# Start of Record extracts
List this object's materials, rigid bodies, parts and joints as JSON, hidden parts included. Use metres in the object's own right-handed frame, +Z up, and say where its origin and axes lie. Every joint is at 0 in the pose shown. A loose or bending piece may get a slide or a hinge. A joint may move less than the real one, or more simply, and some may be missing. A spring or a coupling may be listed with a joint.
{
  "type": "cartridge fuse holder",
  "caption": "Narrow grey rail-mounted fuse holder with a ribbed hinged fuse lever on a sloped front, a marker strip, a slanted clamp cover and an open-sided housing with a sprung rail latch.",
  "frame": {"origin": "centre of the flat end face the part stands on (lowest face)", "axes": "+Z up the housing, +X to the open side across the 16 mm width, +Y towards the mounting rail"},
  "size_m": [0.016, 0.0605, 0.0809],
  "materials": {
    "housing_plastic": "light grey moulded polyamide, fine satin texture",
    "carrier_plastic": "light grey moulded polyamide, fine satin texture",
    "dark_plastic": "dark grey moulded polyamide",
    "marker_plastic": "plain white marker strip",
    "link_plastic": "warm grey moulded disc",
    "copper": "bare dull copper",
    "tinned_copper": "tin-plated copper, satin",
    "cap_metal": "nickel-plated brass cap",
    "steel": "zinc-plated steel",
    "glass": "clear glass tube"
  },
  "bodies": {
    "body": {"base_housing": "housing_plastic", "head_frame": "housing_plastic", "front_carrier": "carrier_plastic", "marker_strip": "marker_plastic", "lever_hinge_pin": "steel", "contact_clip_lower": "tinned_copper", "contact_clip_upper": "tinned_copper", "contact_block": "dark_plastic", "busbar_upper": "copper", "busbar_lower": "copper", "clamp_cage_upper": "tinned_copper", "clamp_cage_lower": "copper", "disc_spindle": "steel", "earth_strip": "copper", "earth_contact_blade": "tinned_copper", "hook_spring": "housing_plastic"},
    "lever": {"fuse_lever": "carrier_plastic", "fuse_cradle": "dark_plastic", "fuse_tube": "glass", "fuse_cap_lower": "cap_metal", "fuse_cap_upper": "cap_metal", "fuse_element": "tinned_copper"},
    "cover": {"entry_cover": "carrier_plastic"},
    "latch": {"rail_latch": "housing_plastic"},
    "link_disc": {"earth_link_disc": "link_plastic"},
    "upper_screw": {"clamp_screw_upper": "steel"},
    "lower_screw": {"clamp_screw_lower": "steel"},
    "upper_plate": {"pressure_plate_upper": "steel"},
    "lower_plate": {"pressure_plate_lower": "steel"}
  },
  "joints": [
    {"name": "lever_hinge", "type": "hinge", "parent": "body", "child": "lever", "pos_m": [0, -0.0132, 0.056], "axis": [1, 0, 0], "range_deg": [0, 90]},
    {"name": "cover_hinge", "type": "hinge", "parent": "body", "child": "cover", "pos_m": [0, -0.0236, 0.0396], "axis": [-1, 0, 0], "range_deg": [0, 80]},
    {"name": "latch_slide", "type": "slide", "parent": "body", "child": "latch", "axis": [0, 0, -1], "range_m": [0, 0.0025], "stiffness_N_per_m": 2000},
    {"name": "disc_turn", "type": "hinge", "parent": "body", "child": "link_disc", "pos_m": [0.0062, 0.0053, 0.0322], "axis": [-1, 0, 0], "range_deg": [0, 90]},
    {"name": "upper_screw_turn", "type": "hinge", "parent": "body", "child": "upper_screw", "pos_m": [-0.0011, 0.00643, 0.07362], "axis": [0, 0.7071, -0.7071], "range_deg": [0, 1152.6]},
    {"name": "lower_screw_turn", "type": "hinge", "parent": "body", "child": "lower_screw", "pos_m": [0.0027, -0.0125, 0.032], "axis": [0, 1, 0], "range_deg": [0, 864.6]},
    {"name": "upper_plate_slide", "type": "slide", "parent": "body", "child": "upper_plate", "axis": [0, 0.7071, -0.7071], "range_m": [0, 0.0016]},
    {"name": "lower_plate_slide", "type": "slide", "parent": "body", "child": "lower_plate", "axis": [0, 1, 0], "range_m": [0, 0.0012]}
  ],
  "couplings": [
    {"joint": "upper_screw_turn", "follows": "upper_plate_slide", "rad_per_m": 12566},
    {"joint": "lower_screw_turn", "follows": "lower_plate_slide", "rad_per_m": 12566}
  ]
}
# End of Record extracts
# Start of Record extracts
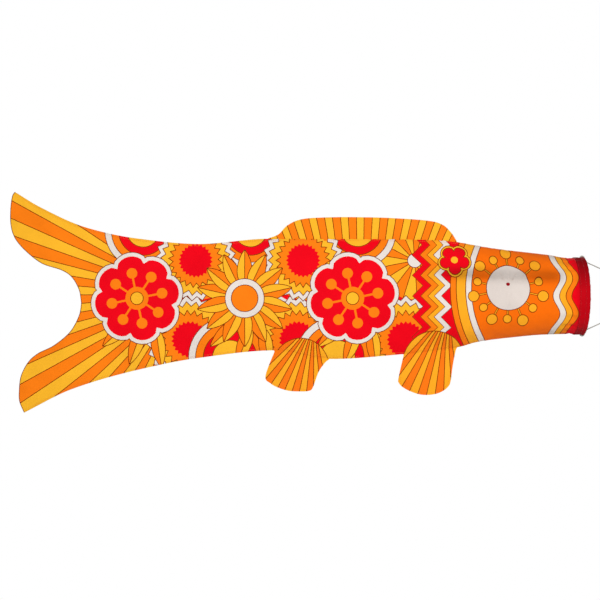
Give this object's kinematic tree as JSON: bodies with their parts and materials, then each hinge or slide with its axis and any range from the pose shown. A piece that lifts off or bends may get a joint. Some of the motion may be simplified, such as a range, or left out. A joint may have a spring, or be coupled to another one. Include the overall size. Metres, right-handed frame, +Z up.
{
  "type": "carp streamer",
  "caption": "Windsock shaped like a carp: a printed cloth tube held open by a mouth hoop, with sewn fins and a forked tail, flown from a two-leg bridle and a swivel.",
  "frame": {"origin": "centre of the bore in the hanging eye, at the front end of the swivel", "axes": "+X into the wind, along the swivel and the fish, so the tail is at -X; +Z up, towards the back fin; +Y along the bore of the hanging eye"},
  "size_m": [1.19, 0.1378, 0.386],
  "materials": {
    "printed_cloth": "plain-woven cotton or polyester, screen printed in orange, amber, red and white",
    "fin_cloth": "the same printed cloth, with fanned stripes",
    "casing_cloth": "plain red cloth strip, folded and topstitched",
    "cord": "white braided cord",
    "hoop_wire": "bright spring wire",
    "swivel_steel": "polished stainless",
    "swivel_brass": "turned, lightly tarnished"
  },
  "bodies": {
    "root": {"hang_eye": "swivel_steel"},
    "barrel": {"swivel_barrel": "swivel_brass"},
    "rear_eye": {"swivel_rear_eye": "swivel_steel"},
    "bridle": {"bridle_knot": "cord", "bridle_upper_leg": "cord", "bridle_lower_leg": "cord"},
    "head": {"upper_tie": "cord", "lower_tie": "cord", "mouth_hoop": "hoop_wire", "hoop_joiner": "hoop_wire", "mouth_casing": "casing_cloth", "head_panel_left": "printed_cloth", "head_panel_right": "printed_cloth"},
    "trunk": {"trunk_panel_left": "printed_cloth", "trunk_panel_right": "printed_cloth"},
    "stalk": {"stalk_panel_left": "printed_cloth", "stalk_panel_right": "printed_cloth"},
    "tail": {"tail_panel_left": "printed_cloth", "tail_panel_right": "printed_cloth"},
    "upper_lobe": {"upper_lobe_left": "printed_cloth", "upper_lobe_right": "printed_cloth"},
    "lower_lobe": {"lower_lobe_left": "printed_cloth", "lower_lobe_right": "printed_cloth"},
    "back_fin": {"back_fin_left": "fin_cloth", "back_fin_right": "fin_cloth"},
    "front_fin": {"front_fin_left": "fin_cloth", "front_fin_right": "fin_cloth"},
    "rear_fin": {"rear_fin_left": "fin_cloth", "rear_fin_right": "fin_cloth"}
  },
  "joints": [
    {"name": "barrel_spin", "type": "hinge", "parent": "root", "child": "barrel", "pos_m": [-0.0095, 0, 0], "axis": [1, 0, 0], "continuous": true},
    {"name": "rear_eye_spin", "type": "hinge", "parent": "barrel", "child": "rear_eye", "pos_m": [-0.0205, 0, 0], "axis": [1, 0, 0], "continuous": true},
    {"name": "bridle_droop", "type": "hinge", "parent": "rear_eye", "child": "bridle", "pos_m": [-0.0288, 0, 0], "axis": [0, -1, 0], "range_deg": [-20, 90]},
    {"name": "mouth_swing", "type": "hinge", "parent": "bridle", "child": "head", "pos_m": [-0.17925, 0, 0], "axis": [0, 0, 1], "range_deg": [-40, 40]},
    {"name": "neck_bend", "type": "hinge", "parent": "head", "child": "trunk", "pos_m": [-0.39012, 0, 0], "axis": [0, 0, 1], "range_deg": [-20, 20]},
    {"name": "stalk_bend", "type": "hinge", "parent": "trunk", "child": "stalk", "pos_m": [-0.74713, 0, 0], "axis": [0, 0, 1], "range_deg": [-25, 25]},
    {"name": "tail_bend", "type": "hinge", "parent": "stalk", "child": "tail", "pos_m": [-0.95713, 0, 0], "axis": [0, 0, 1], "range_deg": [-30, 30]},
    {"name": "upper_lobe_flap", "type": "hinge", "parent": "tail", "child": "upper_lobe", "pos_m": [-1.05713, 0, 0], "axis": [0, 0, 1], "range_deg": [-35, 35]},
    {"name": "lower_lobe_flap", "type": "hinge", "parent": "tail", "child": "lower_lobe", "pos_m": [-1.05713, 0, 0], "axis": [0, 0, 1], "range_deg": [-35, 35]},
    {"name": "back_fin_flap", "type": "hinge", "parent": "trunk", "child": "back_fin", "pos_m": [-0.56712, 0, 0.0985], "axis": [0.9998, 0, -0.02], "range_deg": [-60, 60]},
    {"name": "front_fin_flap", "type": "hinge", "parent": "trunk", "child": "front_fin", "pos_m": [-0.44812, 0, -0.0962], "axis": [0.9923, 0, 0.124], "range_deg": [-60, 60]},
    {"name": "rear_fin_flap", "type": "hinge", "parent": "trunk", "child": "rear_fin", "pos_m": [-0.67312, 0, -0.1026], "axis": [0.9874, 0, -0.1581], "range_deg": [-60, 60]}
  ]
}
# End of Record extracts
Answer with one number only: how many lines above contain the word "handed".

§ **Response for this exercise**: 2